= Mexico Link =

 The Ulverston Victoria High School Mexico Link is a link between Ulverston Victoria High School (Cumbria, England) and Secundaria Tecnica #44 Francisco Villa (Mexico City). The link was founded in 2001 by the British Council in Mexico City with a theme of Human Rights and Citizenship.

Students and teachers on both sides of the Atlantic meet regularly to discuss the issues affecting their countries. There have been four major exchange visits between Ulverston and Mexico City and Mexico City and Ulverston. There have also been smaller visits involving small groups of teachers and students.

The linking originated in January 2001 when the British Council in Mexico City began to develop an Interactive Citizenship and Human Rights Project. The aim was to link 20 Secondary Technical Schools in Mexico City with 20 secondary schools in UK.

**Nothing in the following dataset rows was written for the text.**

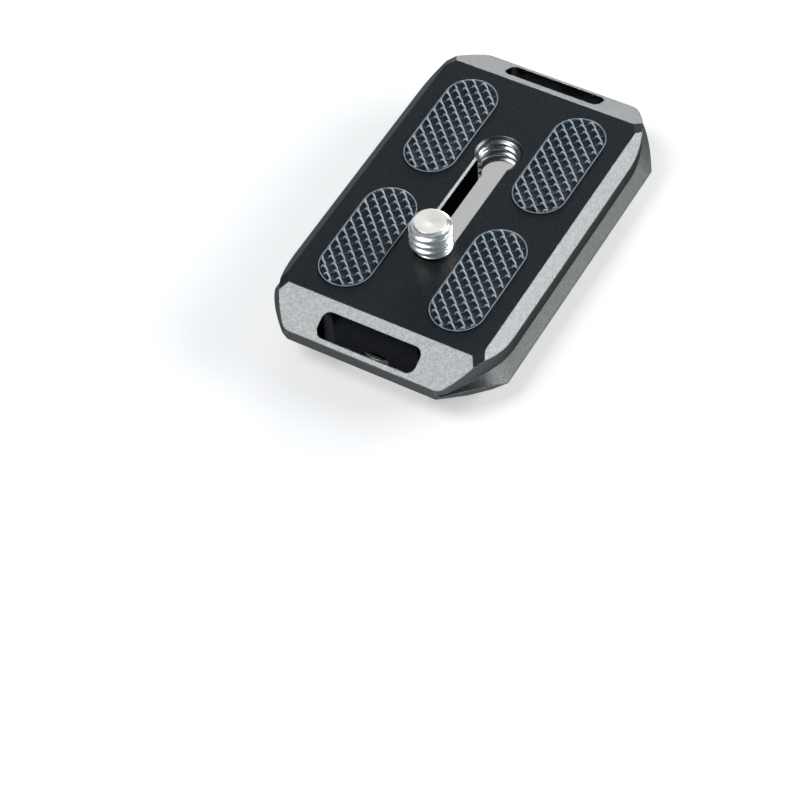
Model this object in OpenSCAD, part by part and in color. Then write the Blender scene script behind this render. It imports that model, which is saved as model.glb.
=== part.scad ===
/* [Plate] */
// Length of the plate, along the rails of the clamp
plate_length = 61; // [56:0.5:90]
// Width across the outer edges of the two dovetails
dovetail_width = 38; // [36:0.5:46]
// Height of the plate from the flat rim underneath to the top face
plate_height = 8.6; // [8:0.1:12]
// Width and drop of the 45 degree chamfer along each long top edge
side_chamfer = 1.75; // [0.5:0.05:2.5]
// Depth below the top face at which each dovetail starts to flare out
neck_depth = 4.25; // [3.5:0.05:4.5]
// How far each dovetail flares out from the neck
flare = 1.35; // [0.8:0.05:2]
// Drop over which it flares out
flare_drop = 1.7; // [0.8:0.05:2]
// Height of the narrow upright edge below the flare
flare_land = 0.25; // [0.1:0.05:0.5]
// Length of the slope at each end of the top face
end_slope_length = 5.8; // [3:0.1:7]
// Drop of that slope
end_slope_drop = 3; // [1.5:0.1:4]
// Height of the upright end face below the slope
end_face_height = 1.9; // [1:0.1:2.5]
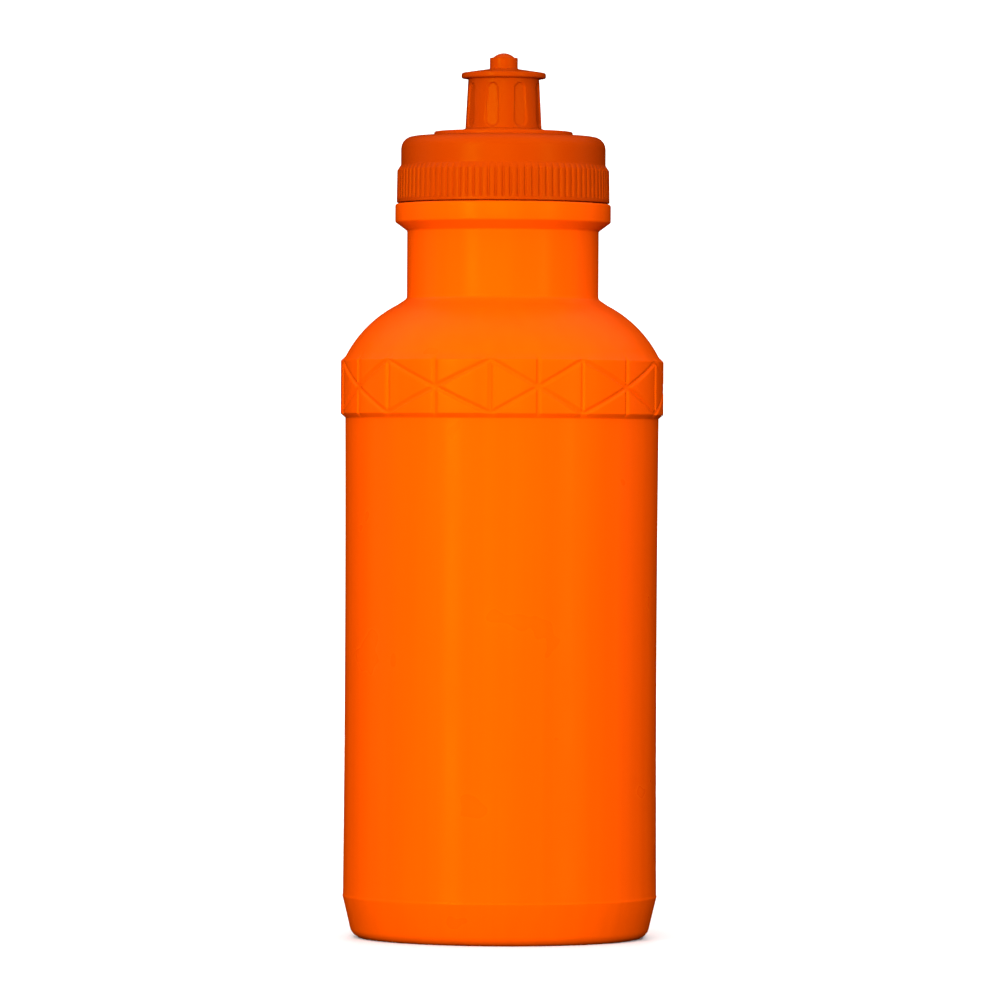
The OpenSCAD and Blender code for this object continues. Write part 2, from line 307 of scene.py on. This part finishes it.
# Soft low-density polyethylene, strongly dyed: satin, a little waxy, with faint upright streaks
# from the blown tube and a fine grain from the blasted mould.
# A noise's scale is 1000 over the size of its marks in mm, here and on the other pieces.
blown_polyethylene, tree, output = blank("blown_polyethylene")
place = add(tree, "ShaderNodeTexCoord").outputs["Object"]
upright = add(tree, "ShaderNodeMapping", {"Vector": place, "Scale": (1.0, 1.0, 0.02)})
streaks = add(tree, "ShaderNodeTexNoise", {
    "Vector": upright.outputs["Vector"], "Scale": 1000 / 3.5, "Detail": 3.0})
clouds = add(tree, "ShaderNodeTexNoise", {"Vector": place, "Scale": 1000 / 14, "Detail": 2.0})
grain = add(tree, "ShaderNodeTexNoise", {"Vector": place, "Scale": 1000 / 0.7, "Detail": 2.0})
dye = add(tree, "ShaderNodeMix", {
    "Factor": streaks.outputs["Fac"], "A": linear("E64A00"), "B": linear("F25200")},
    data_type="RGBA")
dulling = add(tree, "ShaderNodeMapRange", {
    "Value": clouds.outputs["Fac"], "From Min": 0.3, "From Max": 0.7,
    "To Min": 0.27, "To Max": 0.35})
streak_bump = add(tree, "ShaderNodeBump", {
    "Height": streaks.outputs["Fac"], "Strength": 0.5, "Distance": 0.05 * MM})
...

The UVHS Philosophy Club had begun in spring 2001 and it was looking to develop a link with a South American country where P4C (Philosophy for Children) was strong. In September 2001, the UVHS Philosophy Club was invited to join a project initiated by the British Council and it soon began contact with Mexico.

Case studies about the UVHS – Secundaria Tecnica #44 Link have been used in several British Council and DFES documents. This link has also been featured in the local media and in the Times Educational Supplement. Students and teachers involved regularly make presentations and offer workshops.

The linking is now being embedded into curriculum of both schools. This development work forms the heart of the British Council Curriculum Development Award. History, Geography, Belief Philosophy and Ethics, Citizenship and Maths are currently directly involved. The Philosophy for Children technique is used, aiming to provide a democratic community for discussions to take place in.